TASK INSTRUCTIONS » Copy these lines exactly and nothing else: from the line holding "trunk = make_trunk(body)" to the line holding "cad_parts[obj.name] = obj", both lines included.

==============================

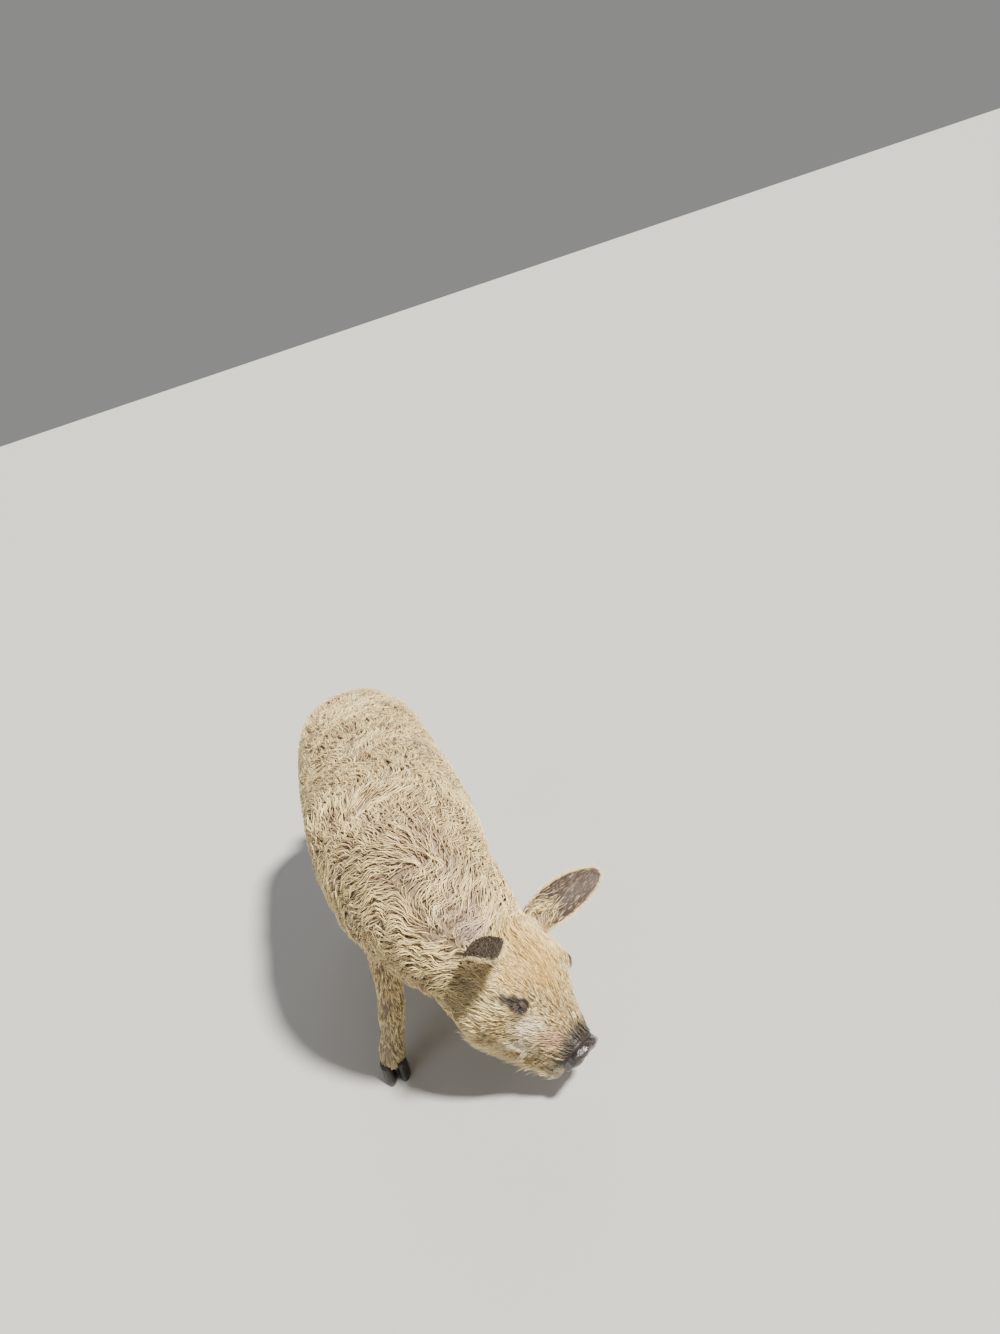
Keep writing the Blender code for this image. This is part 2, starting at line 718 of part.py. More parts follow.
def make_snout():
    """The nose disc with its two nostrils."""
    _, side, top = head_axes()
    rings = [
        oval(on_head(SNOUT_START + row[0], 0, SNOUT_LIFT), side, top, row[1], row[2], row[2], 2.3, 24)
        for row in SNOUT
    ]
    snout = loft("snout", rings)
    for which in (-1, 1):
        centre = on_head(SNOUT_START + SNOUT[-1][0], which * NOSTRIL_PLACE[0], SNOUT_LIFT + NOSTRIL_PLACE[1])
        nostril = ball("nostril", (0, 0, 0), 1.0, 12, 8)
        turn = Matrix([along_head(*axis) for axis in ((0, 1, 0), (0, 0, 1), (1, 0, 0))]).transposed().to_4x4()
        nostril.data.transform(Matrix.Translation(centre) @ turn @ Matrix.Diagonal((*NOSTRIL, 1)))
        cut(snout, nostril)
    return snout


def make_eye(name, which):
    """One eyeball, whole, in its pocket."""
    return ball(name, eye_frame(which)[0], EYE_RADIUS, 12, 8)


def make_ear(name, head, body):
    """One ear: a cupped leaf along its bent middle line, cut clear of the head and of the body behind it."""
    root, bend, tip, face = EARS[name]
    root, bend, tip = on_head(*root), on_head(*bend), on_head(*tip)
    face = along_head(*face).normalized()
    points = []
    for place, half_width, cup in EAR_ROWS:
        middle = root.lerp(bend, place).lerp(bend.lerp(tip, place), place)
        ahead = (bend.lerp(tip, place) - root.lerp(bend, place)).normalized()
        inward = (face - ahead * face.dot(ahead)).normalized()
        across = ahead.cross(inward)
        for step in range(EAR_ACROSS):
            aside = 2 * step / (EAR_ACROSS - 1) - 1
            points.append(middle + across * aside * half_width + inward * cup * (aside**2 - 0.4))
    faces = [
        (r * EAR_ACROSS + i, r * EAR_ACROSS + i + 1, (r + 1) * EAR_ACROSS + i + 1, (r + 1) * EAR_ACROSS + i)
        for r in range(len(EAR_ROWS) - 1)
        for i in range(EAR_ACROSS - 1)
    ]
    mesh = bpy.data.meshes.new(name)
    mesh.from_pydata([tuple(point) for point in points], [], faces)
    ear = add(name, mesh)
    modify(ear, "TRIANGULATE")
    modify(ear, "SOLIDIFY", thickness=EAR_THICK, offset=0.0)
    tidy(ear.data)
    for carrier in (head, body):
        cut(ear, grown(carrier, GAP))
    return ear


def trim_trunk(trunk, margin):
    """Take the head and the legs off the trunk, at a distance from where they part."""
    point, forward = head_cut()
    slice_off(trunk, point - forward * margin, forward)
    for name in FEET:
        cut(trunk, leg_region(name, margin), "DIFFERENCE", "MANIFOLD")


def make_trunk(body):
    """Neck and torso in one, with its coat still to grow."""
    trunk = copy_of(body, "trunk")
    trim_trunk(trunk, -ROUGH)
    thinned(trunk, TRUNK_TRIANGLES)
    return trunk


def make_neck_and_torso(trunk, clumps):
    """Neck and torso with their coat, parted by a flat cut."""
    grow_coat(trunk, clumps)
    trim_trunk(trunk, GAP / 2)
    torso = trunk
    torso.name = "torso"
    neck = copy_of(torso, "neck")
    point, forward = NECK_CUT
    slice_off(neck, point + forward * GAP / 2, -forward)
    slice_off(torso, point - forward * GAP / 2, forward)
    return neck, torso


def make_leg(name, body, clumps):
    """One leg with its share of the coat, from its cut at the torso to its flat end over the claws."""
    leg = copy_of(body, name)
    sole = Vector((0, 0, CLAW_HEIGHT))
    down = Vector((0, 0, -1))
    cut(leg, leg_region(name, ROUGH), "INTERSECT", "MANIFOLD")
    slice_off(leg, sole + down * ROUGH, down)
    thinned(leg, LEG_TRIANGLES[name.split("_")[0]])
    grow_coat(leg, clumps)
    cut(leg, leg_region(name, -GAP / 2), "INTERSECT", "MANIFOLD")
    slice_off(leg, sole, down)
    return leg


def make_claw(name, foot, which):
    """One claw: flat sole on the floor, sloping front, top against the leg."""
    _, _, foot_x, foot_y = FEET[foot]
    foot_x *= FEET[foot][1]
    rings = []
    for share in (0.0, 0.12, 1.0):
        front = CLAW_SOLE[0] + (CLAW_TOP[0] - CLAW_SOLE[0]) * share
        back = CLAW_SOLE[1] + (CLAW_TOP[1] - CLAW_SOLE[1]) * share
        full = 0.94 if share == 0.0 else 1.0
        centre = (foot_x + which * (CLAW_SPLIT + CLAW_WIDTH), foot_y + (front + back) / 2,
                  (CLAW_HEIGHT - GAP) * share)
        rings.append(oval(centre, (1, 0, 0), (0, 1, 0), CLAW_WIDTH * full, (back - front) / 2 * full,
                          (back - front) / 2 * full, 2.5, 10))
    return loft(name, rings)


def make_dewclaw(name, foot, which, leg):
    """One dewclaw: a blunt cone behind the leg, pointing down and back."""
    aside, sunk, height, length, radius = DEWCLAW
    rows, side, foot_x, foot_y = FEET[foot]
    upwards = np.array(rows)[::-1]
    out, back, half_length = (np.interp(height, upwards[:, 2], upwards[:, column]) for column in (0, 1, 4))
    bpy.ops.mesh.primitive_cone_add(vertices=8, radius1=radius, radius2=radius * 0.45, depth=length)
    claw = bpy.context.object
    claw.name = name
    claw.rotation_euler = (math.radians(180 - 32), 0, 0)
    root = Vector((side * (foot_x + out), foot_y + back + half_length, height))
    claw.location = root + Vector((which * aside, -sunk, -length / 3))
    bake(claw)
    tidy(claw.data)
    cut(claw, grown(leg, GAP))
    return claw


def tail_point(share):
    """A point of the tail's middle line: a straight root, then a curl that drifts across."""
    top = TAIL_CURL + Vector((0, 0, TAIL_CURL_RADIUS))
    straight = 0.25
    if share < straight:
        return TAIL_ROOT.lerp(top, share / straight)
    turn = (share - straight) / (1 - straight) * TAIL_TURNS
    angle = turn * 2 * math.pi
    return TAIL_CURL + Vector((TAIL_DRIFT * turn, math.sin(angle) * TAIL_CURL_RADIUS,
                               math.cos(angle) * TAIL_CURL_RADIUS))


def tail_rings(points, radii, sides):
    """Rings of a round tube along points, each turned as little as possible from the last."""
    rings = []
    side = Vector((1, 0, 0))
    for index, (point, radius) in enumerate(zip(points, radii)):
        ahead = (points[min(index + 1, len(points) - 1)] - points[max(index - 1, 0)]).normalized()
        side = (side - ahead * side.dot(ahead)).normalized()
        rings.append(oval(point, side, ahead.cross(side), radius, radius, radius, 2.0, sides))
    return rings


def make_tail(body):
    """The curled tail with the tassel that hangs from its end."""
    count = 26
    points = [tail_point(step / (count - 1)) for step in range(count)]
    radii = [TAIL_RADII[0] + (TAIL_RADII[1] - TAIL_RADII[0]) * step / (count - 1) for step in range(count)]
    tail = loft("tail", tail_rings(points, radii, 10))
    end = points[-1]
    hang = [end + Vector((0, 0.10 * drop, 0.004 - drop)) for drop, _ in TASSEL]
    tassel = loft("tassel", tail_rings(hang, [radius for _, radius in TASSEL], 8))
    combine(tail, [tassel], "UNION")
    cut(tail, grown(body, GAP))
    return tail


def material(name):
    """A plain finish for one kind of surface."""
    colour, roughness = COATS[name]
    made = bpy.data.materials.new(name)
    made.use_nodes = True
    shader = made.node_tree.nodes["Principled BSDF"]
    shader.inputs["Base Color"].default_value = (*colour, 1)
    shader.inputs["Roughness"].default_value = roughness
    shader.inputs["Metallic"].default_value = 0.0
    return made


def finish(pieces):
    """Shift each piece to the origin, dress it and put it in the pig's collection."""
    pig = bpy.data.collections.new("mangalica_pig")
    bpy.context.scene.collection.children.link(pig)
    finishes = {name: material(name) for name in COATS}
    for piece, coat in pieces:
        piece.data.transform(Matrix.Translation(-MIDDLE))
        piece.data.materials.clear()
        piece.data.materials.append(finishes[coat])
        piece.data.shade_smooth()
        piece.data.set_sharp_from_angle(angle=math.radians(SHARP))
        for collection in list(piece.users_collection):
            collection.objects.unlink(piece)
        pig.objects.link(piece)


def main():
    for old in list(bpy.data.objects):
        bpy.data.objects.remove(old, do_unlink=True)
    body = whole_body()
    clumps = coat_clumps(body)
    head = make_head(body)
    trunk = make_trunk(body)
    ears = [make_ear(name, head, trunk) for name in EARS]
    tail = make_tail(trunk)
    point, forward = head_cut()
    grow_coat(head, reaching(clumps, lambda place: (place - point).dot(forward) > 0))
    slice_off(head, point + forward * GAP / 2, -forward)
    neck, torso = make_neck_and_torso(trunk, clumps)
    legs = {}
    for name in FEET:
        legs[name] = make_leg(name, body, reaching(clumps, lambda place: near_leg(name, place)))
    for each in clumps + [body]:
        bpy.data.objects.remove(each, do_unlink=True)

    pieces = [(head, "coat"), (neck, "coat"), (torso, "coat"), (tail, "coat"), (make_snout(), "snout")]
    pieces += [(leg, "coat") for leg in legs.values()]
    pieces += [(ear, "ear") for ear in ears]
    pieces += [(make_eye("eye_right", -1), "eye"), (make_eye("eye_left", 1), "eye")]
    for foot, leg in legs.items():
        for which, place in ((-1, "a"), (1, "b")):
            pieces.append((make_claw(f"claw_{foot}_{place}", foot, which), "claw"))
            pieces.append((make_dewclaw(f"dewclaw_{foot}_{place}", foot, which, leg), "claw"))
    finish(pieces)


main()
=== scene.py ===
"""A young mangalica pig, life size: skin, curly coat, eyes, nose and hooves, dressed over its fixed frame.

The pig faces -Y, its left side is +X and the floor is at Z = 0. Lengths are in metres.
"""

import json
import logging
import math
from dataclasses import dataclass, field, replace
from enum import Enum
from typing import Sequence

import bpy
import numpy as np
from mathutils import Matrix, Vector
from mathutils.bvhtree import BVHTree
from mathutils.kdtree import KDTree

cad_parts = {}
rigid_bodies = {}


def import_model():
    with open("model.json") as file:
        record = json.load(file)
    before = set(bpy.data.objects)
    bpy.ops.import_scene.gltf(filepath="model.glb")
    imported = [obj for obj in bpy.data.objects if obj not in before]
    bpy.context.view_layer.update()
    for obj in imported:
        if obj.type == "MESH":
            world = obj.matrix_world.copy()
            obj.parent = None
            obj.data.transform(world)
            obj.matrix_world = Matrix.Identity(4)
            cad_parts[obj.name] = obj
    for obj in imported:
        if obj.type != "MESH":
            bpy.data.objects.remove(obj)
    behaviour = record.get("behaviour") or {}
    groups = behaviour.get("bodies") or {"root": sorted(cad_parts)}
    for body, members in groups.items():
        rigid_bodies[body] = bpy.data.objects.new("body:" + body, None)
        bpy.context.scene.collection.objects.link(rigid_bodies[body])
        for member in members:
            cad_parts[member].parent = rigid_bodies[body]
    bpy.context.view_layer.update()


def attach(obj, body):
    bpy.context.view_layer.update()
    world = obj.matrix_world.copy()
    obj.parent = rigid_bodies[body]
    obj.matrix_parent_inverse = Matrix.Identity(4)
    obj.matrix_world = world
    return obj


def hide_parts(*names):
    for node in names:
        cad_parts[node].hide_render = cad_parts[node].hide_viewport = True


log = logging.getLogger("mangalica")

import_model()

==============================

FINAL ANSWER »
    trunk = make_trunk(body)
    ears = [make_ear(name, head, trunk) for name in EARS]
    tail = make_tail(trunk)
    point, forward = head_cut()
    grow_coat(head, reaching(clumps, lambda place: (place - point).dot(forward) > 0))
    slice_off(head, point + forward * GAP / 2, -forward)
    neck, torso = make_neck_and_torso(trunk, clumps)
    legs = {}
    for name in FEET:
        legs[name] = make_leg(name, body, reaching(clumps, lambda place: near_leg(name, place)))
    for each in clumps + [body]:
        bpy.data.objects.remove(each, do_unlink=True)

    pieces = [(head, "coat"), (neck, "coat"), (torso, "coat"), (tail, "coat"), (make_snout(), "snout")]
    pieces += [(leg, "coat") for leg in legs.values()]
    pieces += [(ear, "ear") for ear in ears]
    pieces += [(make_eye("eye_right", -1), "eye"), (make_eye("eye_left", 1), "eye")]
    for foot, leg in legs.items():
        for which, place in ((-1, "a"), (1, "b")):
            pieces.append((make_claw(f"claw_{foot}_{place}", foot, which), "claw"))
            pieces.append((make_dewclaw(f"dewclaw_{foot}_{place}", foot, which, leg), "claw"))
    finish(pieces)


main()
=== scene.py ===
"""A young mangalica pig, life size: skin, curly coat, eyes, nose and hooves, dressed over its fixed frame.

The pig faces -Y, its left side is +X and the floor is at Z = 0. Lengths are in metres.
"""

import json
import logging
import math
from dataclasses import dataclass, field, replace
from enum import Enum
from typing import Sequence

import bpy
import numpy as np
from mathutils import Matrix, Vector
from mathutils.bvhtree import BVHTree
from mathutils.kdtree import KDTree

cad_parts = {}
rigid_bodies = {}


def import_model():
    with open("model.json") as file:
        record = json.load(file)
    before = set(bpy.data.objects)
    bpy.ops.import_scene.gltf(filepath="model.glb")
    imported = [obj for obj in bpy.data.objects if obj not in before]
    bpy.context.view_layer.update()
    for obj in imported:
        if obj.type == "MESH":
            world = obj.matrix_world.copy()
            obj.parent = None
            obj.data.transform(world)
            obj.matrix_world = Matrix.Identity(4)
            cad_parts[obj.name] = obj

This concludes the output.